On Thursday, Google officially announced its anti-HTTP plan. The company isn’t going to shame all unencrypted websites all at once, but start only with HTTP sites that ask users to input passwords or credit cards. These sites will be flagged as “Not secure” in the Chrome address bar.
How Chrome will flag HTTP pages that ask users for passwords or credit card numbers. (Image: Google)
Then, in the future—Google is not saying exactly when yet—Chrome will flag all sites that don’t use TLS encryption as “Not secure” and also display a red triangle indicator, which Chrome already uses when users go to a dangerous website.
How Chrome will flag all HTTP pages in the future.
“We definitely do plan to label all HTTP pages as non-secure eventually,” Emily Schechter, the Chrome Security product manager, told Motherboard, explaining that the company didn’t want to all of a sudden flood users with warnings. “We really wanted to be careful about it and we wanted to get it right.”
Schechter explained that Google’s main worry is that displaying alerts for all HTTP sites right away would lead users to see too many warnings and, eventually, ignore them. In other words, Google wants to educate users about the risks of unencrypted websites striking the right balance and without leading them to what’s called as “warning fatigue,” a term that indicates when users get so used to warnings that they stop paying attention.
“We definitely do plan to label all HTTP pages as non-secure eventually.”
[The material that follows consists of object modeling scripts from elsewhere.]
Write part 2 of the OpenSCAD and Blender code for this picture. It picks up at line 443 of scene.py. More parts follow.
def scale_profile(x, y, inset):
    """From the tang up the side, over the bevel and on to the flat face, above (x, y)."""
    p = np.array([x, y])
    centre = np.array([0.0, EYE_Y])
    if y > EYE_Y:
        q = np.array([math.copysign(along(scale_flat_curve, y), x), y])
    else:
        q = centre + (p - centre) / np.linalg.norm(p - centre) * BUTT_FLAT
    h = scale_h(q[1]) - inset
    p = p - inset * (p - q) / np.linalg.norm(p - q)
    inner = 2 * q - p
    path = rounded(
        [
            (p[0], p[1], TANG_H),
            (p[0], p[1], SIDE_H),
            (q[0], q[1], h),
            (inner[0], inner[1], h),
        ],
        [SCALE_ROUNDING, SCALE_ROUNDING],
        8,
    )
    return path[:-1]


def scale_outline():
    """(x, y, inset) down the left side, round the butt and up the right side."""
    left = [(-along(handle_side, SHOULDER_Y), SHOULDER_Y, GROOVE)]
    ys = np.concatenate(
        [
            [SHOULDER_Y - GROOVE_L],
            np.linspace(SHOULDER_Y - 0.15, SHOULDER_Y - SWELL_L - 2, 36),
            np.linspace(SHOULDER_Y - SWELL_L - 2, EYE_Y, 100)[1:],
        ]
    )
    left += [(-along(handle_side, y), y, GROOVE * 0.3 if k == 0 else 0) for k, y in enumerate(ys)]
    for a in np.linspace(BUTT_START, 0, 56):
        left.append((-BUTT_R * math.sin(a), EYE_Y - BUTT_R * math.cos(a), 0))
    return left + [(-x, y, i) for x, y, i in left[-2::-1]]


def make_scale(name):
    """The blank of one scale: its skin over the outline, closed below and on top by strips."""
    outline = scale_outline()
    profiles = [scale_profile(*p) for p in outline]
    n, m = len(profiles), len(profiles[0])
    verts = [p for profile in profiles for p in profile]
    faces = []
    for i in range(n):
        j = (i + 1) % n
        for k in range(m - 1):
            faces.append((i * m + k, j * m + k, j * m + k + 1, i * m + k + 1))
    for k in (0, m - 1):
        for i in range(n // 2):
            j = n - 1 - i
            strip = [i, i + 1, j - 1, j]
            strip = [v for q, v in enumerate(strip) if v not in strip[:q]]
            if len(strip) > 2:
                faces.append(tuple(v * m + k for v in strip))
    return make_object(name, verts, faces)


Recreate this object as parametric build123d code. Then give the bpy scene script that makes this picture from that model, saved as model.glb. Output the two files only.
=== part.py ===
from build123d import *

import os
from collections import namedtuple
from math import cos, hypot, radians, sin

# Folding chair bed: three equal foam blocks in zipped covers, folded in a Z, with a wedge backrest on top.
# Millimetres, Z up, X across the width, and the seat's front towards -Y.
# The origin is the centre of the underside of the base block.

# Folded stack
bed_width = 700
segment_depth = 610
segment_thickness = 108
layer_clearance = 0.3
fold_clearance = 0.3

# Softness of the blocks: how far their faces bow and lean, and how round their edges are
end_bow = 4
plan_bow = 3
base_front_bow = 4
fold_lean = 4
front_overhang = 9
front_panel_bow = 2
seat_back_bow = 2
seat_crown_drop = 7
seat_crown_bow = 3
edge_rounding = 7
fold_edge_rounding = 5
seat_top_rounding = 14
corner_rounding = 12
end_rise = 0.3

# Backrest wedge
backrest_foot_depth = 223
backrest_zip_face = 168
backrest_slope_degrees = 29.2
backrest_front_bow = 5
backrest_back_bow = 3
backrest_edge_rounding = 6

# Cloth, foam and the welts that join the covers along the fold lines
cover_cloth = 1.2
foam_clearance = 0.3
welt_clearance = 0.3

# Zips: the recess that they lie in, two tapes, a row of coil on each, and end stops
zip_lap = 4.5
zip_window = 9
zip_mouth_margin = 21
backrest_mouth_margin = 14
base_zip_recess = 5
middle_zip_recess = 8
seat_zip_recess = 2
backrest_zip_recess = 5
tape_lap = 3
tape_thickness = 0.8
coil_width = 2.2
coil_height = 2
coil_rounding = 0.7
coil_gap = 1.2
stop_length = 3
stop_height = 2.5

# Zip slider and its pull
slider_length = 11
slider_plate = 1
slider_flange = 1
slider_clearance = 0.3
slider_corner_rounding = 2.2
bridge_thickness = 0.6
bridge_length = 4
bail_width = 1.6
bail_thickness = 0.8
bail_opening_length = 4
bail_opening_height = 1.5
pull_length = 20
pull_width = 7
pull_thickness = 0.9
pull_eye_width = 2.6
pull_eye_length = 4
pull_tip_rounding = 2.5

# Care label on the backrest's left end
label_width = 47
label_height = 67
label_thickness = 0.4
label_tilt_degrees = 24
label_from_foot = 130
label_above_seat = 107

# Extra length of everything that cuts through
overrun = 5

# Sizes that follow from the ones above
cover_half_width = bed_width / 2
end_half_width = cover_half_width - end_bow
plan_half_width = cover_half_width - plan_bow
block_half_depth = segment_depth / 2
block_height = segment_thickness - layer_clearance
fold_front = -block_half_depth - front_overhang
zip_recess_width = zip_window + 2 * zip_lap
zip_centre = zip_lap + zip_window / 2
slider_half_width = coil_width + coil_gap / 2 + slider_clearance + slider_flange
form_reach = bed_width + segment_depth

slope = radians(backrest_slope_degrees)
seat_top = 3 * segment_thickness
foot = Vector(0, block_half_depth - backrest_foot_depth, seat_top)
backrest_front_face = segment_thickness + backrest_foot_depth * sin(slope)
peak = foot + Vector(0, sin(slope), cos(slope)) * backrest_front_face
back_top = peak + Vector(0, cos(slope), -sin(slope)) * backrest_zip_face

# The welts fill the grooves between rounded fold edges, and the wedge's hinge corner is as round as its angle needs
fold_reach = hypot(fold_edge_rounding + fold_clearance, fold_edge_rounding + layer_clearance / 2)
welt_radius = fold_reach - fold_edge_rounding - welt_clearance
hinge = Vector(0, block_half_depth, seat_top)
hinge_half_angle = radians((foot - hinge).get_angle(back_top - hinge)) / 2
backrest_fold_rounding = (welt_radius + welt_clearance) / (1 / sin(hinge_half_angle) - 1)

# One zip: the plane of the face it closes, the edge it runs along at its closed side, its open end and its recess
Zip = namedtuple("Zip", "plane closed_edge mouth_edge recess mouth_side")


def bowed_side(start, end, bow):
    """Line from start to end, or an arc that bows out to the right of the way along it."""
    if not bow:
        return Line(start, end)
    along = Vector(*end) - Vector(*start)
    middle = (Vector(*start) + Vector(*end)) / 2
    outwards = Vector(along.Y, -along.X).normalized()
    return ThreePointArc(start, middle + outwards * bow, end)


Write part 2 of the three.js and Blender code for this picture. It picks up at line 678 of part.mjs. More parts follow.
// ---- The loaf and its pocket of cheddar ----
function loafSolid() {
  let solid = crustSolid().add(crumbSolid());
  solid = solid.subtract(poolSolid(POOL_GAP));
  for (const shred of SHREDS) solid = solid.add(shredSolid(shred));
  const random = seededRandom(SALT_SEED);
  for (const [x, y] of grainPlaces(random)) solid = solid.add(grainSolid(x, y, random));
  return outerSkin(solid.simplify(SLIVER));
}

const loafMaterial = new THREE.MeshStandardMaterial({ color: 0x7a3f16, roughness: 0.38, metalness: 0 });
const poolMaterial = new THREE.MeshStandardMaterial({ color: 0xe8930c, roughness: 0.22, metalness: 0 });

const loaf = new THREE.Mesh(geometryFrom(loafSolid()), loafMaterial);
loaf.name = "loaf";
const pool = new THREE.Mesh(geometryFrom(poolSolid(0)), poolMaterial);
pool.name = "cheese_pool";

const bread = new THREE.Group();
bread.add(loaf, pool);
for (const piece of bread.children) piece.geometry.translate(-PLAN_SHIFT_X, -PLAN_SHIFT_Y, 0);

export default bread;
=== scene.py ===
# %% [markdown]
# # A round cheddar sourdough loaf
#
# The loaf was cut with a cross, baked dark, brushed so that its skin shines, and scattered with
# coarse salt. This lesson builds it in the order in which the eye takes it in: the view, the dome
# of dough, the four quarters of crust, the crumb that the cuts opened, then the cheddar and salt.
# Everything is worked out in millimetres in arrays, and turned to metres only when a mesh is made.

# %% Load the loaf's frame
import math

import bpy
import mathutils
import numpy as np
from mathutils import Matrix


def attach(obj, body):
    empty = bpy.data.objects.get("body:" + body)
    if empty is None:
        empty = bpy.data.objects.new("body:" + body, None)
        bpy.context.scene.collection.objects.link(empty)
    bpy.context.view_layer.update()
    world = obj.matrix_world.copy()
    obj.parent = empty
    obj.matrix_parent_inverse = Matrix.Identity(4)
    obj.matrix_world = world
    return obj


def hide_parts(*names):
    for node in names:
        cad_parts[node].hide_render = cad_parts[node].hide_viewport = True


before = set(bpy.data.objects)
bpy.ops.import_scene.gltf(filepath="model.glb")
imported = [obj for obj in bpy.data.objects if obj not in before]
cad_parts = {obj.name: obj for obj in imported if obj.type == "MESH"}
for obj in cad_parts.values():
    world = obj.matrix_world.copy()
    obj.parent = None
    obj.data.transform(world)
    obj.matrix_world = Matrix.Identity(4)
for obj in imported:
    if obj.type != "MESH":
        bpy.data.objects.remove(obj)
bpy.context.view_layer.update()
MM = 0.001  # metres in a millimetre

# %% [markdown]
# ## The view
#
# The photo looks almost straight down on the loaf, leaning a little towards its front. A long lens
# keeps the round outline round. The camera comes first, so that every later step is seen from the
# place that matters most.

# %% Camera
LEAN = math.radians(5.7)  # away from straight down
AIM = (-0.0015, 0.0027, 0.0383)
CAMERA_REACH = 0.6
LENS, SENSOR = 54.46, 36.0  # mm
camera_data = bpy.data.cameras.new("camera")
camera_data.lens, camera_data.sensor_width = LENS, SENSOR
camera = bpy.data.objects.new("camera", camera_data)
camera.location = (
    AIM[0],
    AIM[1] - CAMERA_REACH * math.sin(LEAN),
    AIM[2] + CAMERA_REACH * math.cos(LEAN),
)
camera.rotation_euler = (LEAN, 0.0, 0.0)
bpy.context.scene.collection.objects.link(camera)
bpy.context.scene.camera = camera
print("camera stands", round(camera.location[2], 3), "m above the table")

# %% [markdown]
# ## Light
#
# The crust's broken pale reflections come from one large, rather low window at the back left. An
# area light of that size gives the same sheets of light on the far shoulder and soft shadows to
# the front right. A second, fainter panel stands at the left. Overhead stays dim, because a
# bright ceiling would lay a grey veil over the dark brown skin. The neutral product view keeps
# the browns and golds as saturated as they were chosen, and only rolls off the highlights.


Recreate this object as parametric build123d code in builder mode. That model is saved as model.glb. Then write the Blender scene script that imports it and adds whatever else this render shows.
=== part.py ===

Google also wanted to announce the change before it was implemented to give webmasters time to migrate to HTTPS and not get caught by surprise, Schechter said.
While it seems like a small change, HTTPS provides multiple protections for users. Not only does it ensure that hackers and spies can’t easily intercept passwords and other sensitive data travelling on the internet, it also ensures that the site you’re looking at really is the site you want, and not an imposter. Without HTTPS, it’s trivial for a hacker sitting in the same public WiFi you’re using, or government spies, to spy on you and interfere with the sites you go to trick you into giving up sensitive information.
With this move, Google is pushing for even more HTTPS adoption. And at this point, an HTTPS-only future seems inevitable. Google reported that nowadays, more than half of the sites visited by Chrome users are encrypted already.